The infallible leader of the Catholic Church, Pope Francis, is trying to boost his credentials as a modernizer by calling the Internet a gift from God. Thus implying that His Holiness may have browsed at least a few clips on YouTube, signed up for one or two newsletters he’ll never read, and registered an e-mail address.
His thoughts on the world wide web comes as part of World Communications Day, invented by the church in 1967 and celebrated annually to encourage reflection on how modern media can help to spread the Gospel.
“The internet, in particular, offers immense possibilities for encounter and solidarity,” Francis wrote in a statement. “This is truly good, a gift from God.
Clearly, watching clips of religious people getting Hitch-slapped or demolished by Richard Dawkins was not part of the Pope’s online experience. But some of the pontiff’s observations indicate that he may have read some of the comment sections.
“The speed with which information is communicated exceeds our capacity for reflection and judgment, and this does not make for more balanced and proper forms of self-expression,” he writes.

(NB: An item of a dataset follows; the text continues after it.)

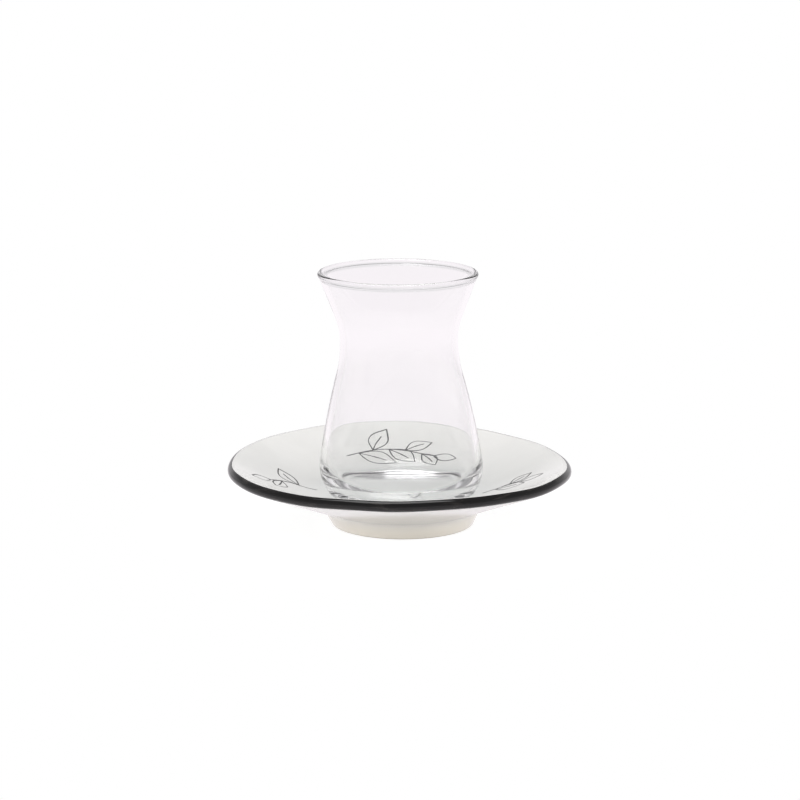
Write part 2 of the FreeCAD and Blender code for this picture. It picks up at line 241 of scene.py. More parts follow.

“The variety of opinions being aired can be seen as helpful, but it also enables people to barricade themselves behind sources of information which only confirm their own wishes and ideas, or political and economic interests.”
Luckily, the Bible has never been used as a single source of information against scientific progress. Nor have politicians used it to help them secure votes from God-fearing masses.
“The desire for digital connectivity can have the effect of isolating us from our neighbours, from those closest to us. We should not overlook the fact that those who for whatever reason lack access to social media run the risk of being left behind,” Francis continues.
Amen to that, or to quote the millions of people who spend most of their daily lives online – “yolo!”
What would a message from the Holy See be without a tinge of arrogance? Towards the end of the papal message, Francis has a bit of a revelation and realizes that Internet can be used as a means for reaching out to people, who are obviously broken.
“The digital highway is one of them [way to reach people], a street teeming with people who are often hurting, men and women looking for salvation or hope,” Francis writes. “By means of the internet, the Christian message can reach ‘to the ends of the earth.’”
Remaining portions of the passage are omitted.